Dr. Bruce Hensel
A new treatment for drug and alcohol addiction can reduce or eliminate the cravings and withdrawal symptoms with a tiny implant. As Dr. Bruce Hensel explains, it helped a former child TV star overcome his alcoholism and get his life back on track. Dr. Bruce Hensel reports for the NBC4 News at 5 on Monday, June 23, 2014.
Child star Jeremy Miller was an addict until he discovered a new implantable drug that promised to put an end to his alcohol addiction.
Miller, known for his role as Ben Seaver in the popular 1980s sitcom "Growing Pains," started drinking alcohol when he was 19 years old.
“It became an all day, everyday thing,” Miller said. “It was four or five drinks a day, but it kept on like that for 15 years.”
On the verge of losing his family, Miller knew he couldn’t live that way, so he turned to Start Fresh Recovery for help.
Start Fresh Recovery uses an implantable form of the drug Naltrexone to reduce and eliminate cravings for drugs or alcohol.
Although a pill form of the drug has been available for 20 years, it hasn’t been as effective.
“They think, ‘I don’t need this. I’m doing so well.’ And they will stop taking it,” said Dr. George Fallieras, medical director of Start Fresh Discovery.

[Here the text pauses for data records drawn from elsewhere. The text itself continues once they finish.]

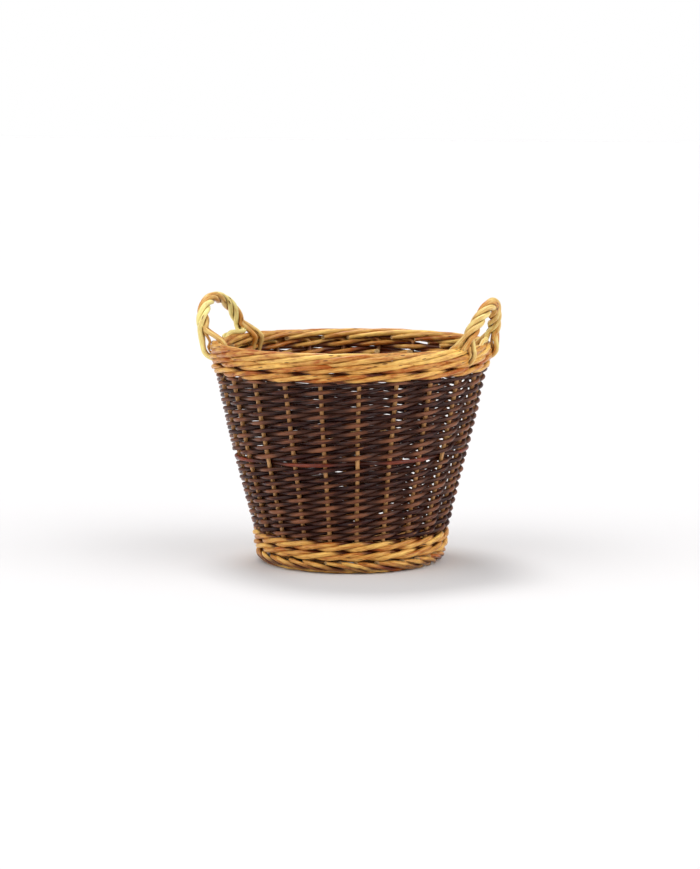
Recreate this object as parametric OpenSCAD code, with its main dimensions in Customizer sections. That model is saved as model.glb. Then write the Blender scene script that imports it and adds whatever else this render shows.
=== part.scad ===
// Round log basket of willow rods, stake and strand work.
// The foot stands on z = 0, +Z is up, and the two ear handles lie on -X and +X.
// Every rod is drawn as a four-sided strand along its own path through the weave.

/* [Size] */
// Outside diameter of the rim, over the border
rim_outer_d = 450; // [400:5:500]
// Diameter of the ring of stakes where they leave the foot
foot_ring_d = 288; // [270:1:300]
// Diameter of the ring of stakes at the top of the bottom wale
wale_ring_d = 295; // [280:1:320]
// Number of stakes in the wall
stake_count = 22; // [18:1:24]
// Angle of the first stake from the handle, in degrees
stake_turn_angle = 2.2; // [0:0.1:4]

/* [Heights of the bands] */
// Height of the foot border
foot_h = 22; // [21:0.5:26]
// Height of the bottom wale
bottom_wale_h = 30; // [24:1:34]
// Height of the lower band of brown siding
lower_rand_h = 123; // [90:1:150]
// Height of the single reddish round between the two bands
middle_h = 7; // [5:0.5:9]
// Height of the upper band of brown siding
upper_rand_h = 126; // [90:1:150]
// Height of the top wale
top_wale_h = 24; // [20:1:28]

/* [Rods] */
// Thickness of a stake
stake_t = 6.4; // [5:0.1:7.5]
// Thickness of the siding rods, measured across the wall
siding_t = 6; // [4.5:0.1:7]
// Layers of rod in each band of siding
siding_layers = 18; // [14:1:22]
// Thickness of the bottom wale's rods across the wall
bottom_wale_t = 7; // [5:0.1:8]
// Thickness of the top wale's rods across the wall
top_wale_t = 6; // [4.5:0.1:7]
// Clear space between neighbouring rods
clearance = 0.3; // [0.2:0.05:0.5]

/* [Borders] */
// Thickness of the rolled top border
border_t = 20.8; // [18:0.2:24]
// Thickness of a stake's turned-down end in the border
border_rod_t = 7; // [6:0.1:7.4]
// Number of rods in the foot border
foot_rod_count = 33; // [30:1:35]
// Thickness of a rod in the foot border
foot_rod_t = 7; // [6:0.1:7.2]

/* [Base] */
// Thickness of the six base sticks
stick_t = 8; // [6:0.5:10]
// Thickness of the base weaving rods
base_rod_t = 5.4; // [4:0.2:6.5]
// Radius of the first round of base weaving
base_first_r = 40; // [34:1:50]

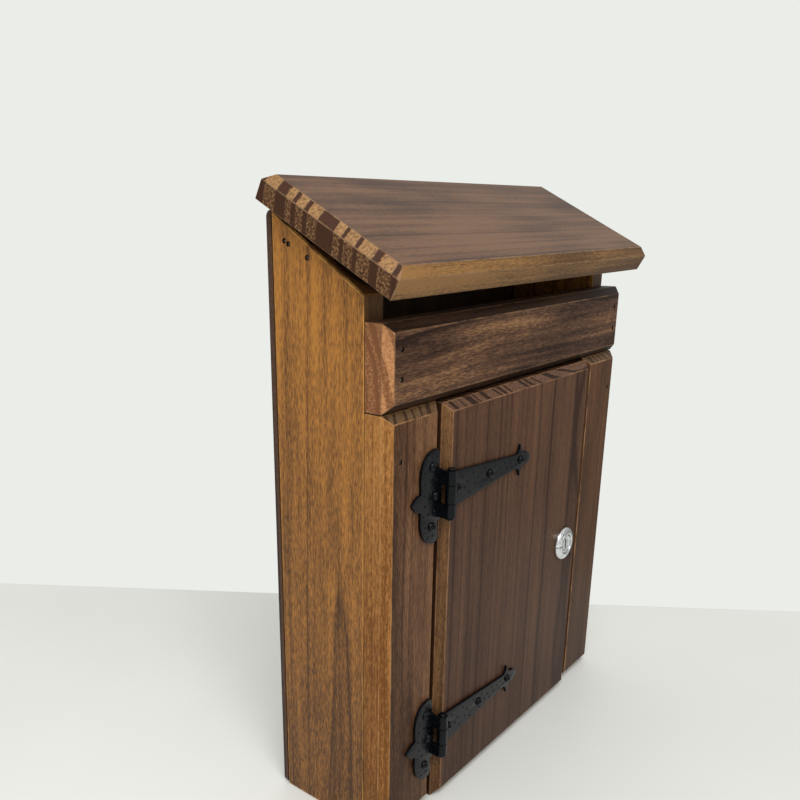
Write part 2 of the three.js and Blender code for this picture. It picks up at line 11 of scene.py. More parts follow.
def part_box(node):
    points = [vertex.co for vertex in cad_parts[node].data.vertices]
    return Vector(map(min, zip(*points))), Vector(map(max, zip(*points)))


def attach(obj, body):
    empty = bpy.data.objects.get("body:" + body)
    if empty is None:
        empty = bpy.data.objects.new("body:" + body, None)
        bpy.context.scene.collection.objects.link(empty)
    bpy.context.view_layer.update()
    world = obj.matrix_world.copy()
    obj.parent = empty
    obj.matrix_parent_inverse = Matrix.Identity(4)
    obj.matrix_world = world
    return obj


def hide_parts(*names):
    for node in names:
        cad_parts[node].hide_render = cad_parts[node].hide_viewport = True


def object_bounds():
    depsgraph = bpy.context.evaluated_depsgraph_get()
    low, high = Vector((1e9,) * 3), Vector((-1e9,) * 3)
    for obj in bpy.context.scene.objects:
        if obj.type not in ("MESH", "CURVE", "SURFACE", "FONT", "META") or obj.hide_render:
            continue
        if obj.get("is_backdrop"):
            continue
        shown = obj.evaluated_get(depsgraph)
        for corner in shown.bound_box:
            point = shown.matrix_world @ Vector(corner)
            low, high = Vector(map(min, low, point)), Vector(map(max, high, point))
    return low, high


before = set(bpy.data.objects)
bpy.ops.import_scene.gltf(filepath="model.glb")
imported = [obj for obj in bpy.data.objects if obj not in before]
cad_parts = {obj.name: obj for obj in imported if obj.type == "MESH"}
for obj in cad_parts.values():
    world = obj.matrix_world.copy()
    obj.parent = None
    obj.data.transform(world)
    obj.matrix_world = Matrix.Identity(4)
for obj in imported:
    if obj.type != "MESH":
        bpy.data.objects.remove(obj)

But using an implantable form of the drug completely removes that variable of compliance.
The procedure takes about 20 minutes, and once it’s implanted in the abdomen, it slowly dissolves and releases medication over a period of six to eight months.
The patient receives a very low, yet effective dose that helps eliminate the urge to drink or use drugs.
Addicts then have the opportunity to fully participate in their recovery program without experiencing any withdrawals.
“They are not ravaged by this craving,” Fallieras said.
Start Fresh Recovery helped Miller put an end to his addiction. He has been sober for two years now.
“That craving is not there and life is coming together,” Miller said. “Sobriety is an incredible feeling.”
Dr. Bruce’s advice: Although the medication helps, it’s only one part of the program. Patients still need to commit to counseling and changing their behavior to recover successfully.